- _WHAT NEEDS TO BE DONE_
The data must be returned in full and exactly as given.

- _SOURCE MATERIAL_

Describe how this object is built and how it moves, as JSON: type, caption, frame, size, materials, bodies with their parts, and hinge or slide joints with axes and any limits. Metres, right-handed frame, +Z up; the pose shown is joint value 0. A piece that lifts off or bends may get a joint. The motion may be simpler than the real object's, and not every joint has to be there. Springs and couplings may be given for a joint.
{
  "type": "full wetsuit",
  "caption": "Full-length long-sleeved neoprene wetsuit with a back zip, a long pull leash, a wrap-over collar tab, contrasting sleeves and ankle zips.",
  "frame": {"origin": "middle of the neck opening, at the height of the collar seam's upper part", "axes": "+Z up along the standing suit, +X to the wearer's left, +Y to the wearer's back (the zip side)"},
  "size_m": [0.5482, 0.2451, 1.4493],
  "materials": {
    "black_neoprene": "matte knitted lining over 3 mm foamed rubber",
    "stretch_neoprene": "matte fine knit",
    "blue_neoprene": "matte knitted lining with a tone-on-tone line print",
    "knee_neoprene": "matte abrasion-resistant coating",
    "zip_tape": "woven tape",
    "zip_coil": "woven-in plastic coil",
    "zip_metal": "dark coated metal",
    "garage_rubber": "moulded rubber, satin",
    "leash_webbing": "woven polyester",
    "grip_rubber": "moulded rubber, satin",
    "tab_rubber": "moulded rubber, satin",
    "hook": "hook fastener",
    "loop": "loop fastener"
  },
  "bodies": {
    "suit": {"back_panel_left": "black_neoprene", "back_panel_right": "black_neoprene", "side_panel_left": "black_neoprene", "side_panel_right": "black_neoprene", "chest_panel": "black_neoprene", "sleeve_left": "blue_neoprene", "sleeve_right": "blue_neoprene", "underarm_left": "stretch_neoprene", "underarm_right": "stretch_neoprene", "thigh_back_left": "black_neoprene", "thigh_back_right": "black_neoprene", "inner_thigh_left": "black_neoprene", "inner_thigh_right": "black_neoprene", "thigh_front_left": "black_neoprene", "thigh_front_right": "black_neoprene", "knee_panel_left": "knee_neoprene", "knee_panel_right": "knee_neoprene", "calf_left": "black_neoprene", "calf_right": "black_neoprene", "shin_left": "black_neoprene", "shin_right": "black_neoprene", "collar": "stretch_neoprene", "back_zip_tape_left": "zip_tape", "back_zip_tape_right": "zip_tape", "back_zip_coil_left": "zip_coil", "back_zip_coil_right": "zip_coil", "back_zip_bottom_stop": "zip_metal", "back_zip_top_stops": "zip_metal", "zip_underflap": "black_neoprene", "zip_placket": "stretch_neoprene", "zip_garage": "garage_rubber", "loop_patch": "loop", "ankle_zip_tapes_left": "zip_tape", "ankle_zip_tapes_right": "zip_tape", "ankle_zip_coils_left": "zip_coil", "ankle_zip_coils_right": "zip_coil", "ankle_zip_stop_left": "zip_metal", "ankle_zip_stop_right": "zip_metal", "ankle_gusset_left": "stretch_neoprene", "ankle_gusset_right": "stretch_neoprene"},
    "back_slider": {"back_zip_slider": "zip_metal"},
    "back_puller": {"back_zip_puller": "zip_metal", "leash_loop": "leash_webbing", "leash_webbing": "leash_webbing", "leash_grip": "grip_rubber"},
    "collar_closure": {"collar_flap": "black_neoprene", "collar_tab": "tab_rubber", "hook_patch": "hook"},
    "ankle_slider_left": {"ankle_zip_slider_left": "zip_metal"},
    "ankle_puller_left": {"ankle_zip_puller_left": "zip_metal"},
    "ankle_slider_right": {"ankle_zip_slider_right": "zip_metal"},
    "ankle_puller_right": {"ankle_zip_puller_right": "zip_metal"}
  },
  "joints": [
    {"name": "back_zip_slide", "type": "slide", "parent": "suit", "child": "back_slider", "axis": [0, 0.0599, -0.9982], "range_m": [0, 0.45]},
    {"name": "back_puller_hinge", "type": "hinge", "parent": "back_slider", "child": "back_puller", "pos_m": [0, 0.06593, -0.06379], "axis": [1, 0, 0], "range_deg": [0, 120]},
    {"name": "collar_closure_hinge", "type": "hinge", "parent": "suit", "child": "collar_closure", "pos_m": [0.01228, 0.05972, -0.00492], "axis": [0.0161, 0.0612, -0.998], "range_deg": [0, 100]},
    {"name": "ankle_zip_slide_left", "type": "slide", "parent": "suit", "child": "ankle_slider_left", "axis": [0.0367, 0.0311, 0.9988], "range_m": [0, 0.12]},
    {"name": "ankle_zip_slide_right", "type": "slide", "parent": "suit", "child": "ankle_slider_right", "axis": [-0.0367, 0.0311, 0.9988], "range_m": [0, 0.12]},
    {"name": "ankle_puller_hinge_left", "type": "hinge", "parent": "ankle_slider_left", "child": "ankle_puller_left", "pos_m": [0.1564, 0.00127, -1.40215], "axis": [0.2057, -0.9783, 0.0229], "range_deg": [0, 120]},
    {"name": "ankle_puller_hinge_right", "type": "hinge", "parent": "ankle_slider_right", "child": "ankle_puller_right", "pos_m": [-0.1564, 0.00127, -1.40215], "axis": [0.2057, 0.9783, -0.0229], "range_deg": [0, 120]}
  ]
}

- _TASK ANSWER_
Describe how this object is built and how it moves, as JSON: type, caption, frame, size, materials, bodies with their parts, and hinge or slide joints with axes and any limits. Metres, right-handed frame, +Z up; the pose shown is joint value 0. A piece that lifts off or bends may get a joint. The motion may be simpler than the real object's, and not every joint has to be there. Springs and couplings may be given for a joint.
{
  "type": "full wetsuit",
  "caption": "Full-length long-sleeved neoprene wetsuit with a back zip, a long pull leash, a wrap-over collar tab, contrasting sleeves and ankle zips.",
  "frame": {"origin": "middle of the neck opening, at the height of the collar seam's upper part", "axes": "+Z up along the standing suit, +X to the wearer's left, +Y to the wearer's back (the zip side)"},
  "size_m": [0.5482, 0.2451, 1.4493],
  "materials": {
    "black_neoprene": "matte knitted lining over 3 mm foamed rubber",
    "stretch_neoprene": "matte fine knit",
    "blue_neoprene": "matte knitted lining with a tone-on-tone line print",
    "knee_neoprene": "matte abrasion-resistant coating",
    "zip_tape": "woven tape",
    "zip_coil": "woven-in plastic coil",
    "zip_metal": "dark coated metal",
    "garage_rubber": "moulded rubber, satin",
    "leash_webbing": "woven polyester",
    "grip_rubber": "moulded rubber, satin",
    "tab_rubber": "moulded rubber, satin",
    "hook": "hook fastener",
    "loop": "loop fastener"
  },
  "bodies": {
    "suit": {"back_panel_left": "black_neoprene", "back_panel_right": "black_neoprene", "side_panel_left": "black_neoprene", "side_panel_right": "black_neoprene", "chest_panel": "black_neoprene", "sleeve_left": "blue_neoprene", "sleeve_right": "blue_neoprene", "underarm_left": "stretch_neoprene", "underarm_right": "stretch_neoprene", "thigh_back_left": "black_neoprene", "thigh_back_right": "black_neoprene", "inner_thigh_left": "black_neoprene", "inner_thigh_right": "black_neoprene", "thigh_front_left": "black_neoprene", "thigh_front_right": "black_neoprene", "knee_panel_left": "knee_neoprene", "knee_panel_right": "knee_neoprene", "calf_left": "black_neoprene", "calf_right": "black_neoprene", "shin_left": "black_neoprene", "shin_right": "black_neoprene", "collar": "stretch_neoprene", "back_zip_tape_left": "zip_tape", "back_zip_tape_right": "zip_tape", "back_zip_coil_left": "zip_coil", "back_zip_coil_right": "zip_coil", "back_zip_bottom_stop": "zip_metal", "back_zip_top_stops": "zip_metal", "zip_underflap": "black_neoprene", "zip_placket": "stretch_neoprene", "zip_garage": "garage_rubber", "loop_patch": "loop", "ankle_zip_tapes_left": "zip_tape", "ankle_zip_tapes_right": "zip_tape", "ankle_zip_coils_left": "zip_coil", "ankle_zip_coils_right": "zip_coil", "ankle_zip_stop_left": "zip_metal", "ankle_zip_stop_right": "zip_metal", "ankle_gusset_left": "stretch_neoprene", "ankle_gusset_right": "stretch_neoprene"},
    "back_slider": {"back_zip_slider": "zip_metal"},
    "back_puller": {"back_zip_puller": "zip_metal", "leash_loop": "leash_webbing", "leash_webbing": "leash_webbing", "leash_grip": "grip_rubber"},
    "collar_closure": {"collar_flap": "black_neoprene", "collar_tab": "tab_rubber", "hook_patch": "hook"},
    "ankle_slider_left": {"ankle_zip_slider_left": "zip_metal"},
    "ankle_puller_left": {"ankle_zip_puller_left": "zip_metal"},
    "ankle_slider_right": {"ankle_zip_slider_right": "zip_metal"},
    "ankle_puller_right": {"ankle_zip_puller_right": "zip_metal"}
  },
  "joints": [
    {"name": "back_zip_slide", "type": "slide", "parent": "suit", "child": "back_slider", "axis": [0, 0.0599, -0.9982], "range_m": [0, 0.45]},
    {"name": "back_puller_hinge", "type": "hinge", "parent": "back_slider", "child": "back_puller", "pos_m": [0, 0.06593, -0.06379], "axis": [1, 0, 0], "range_deg": [0, 120]},
    {"name": "collar_closure_hinge", "type": "hinge", "parent": "suit", "child": "collar_closure", "pos_m": [0.01228, 0.05972, -0.00492], "axis": [0.0161, 0.0612, -0.998], "range_deg": [0, 100]},
    {"name": "ankle_zip_slide_left", "type": "slide", "parent": "suit", "child": "ankle_slider_left", "axis": [0.0367, 0.0311, 0.9988], "range_m": [0, 0.12]},
    {"name": "ankle_zip_slide_right", "type": "slide", "parent": "suit", "child": "ankle_slider_right", "axis": [-0.0367, 0.0311, 0.9988], "range_m": [0, 0.12]},
    {"name": "ankle_puller_hinge_left", "type": "hinge", "parent": "ankle_slider_left", "child": "ankle_puller_left", "pos_m": [0.1564, 0.00127, -1.40215], "axis": [0.2057, -0.9783, 0.0229], "range_deg": [0, 120]},
    {"name": "ankle_puller_hinge_right", "type": "hinge", "parent": "ankle_slider_right", "child": "ankle_puller_right", "pos_m": [-0.1564, 0.00127, -1.40215], "axis": [0.2057, 0.9783, -0.0229], "range_deg": [0, 120]}
  ]
}